INSTRUCTION:
In the entries below, identify every line with the string "joints" and copy it.

====== DATA TO USE ======

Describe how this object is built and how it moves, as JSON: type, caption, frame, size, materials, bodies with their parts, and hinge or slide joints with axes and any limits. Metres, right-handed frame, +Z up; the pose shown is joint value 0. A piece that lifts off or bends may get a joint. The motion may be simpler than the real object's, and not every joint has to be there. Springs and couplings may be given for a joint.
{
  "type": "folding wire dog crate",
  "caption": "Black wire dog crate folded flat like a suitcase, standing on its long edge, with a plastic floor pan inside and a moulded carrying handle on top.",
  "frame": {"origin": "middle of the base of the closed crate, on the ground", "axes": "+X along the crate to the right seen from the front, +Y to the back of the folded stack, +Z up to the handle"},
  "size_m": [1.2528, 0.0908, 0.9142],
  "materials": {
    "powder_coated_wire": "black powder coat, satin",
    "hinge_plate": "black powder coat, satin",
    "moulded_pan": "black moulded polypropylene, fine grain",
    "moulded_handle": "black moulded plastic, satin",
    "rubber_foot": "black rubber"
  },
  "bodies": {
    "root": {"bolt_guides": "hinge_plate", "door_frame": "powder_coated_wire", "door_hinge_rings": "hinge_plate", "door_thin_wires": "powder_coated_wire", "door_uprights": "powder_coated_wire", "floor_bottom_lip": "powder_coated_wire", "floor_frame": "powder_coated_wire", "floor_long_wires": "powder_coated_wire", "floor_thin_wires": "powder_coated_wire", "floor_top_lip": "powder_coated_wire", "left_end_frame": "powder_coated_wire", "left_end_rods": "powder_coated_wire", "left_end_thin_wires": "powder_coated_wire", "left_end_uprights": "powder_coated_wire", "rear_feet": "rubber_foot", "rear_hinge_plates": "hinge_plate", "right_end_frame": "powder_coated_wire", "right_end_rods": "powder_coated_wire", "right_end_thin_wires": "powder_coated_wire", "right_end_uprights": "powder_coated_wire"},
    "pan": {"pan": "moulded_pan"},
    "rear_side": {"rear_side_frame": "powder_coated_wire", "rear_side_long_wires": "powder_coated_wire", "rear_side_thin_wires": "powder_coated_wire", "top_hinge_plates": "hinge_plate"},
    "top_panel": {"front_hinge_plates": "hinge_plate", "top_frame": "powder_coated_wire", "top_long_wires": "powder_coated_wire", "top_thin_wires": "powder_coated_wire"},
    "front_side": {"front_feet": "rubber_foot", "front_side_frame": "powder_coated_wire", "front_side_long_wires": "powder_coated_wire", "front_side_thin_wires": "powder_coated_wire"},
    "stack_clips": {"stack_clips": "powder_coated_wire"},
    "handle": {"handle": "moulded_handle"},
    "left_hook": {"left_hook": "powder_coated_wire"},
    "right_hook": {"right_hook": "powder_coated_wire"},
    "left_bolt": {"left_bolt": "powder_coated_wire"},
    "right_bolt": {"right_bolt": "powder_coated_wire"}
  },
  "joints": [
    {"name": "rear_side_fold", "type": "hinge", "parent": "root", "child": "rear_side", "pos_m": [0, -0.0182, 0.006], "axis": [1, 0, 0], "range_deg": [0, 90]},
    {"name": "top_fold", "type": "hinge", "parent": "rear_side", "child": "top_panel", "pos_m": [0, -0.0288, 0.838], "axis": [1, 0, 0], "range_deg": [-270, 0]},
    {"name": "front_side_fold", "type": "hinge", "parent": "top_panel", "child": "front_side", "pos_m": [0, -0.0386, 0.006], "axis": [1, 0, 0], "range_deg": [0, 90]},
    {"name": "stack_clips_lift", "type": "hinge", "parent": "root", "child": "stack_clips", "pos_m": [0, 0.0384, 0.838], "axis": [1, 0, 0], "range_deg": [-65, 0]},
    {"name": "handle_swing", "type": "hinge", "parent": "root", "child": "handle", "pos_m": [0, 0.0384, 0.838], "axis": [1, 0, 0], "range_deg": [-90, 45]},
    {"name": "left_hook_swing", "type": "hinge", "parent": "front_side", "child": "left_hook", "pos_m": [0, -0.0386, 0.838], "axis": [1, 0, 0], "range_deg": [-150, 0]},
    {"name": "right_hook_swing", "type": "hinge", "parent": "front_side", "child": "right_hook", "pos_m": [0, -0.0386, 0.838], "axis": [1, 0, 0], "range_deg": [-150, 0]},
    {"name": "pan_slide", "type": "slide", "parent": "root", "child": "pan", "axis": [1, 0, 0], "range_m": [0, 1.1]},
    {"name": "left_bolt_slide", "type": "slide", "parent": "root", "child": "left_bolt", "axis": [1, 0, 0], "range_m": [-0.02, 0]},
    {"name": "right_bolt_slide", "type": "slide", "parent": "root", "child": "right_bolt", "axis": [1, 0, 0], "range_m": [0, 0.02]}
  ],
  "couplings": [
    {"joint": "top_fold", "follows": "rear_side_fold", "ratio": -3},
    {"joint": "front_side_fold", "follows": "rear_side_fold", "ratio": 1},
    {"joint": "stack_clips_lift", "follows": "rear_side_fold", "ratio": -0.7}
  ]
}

======
====== DATA TO USE ======

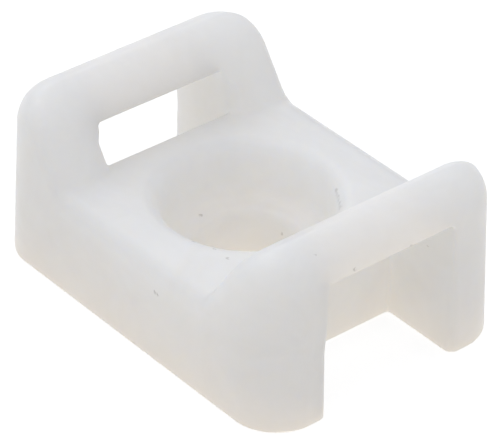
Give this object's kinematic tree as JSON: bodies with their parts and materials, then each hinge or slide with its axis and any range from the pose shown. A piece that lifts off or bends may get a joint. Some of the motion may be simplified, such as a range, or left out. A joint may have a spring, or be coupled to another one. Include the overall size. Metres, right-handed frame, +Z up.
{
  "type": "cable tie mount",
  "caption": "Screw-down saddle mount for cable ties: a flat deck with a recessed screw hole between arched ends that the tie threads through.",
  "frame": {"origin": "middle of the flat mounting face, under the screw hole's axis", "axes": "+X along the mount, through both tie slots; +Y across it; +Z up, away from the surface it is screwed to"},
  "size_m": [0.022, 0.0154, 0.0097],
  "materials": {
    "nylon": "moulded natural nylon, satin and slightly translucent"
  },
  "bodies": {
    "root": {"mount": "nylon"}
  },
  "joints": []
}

======

WRITTEN ANSWER:
Describe how this object is built and how it moves, as JSON: type, caption, frame, size, materials, bodies with their parts, and hinge or slide joints with axes and any limits. Metres, right-handed frame, +Z up; the pose shown is joint value 0. A piece that lifts off or bends may get a joint. The motion may be simpler than the real object's, and not every joint has to be there. Springs and couplings may be given for a joint.
  "joints": [
  "joints": []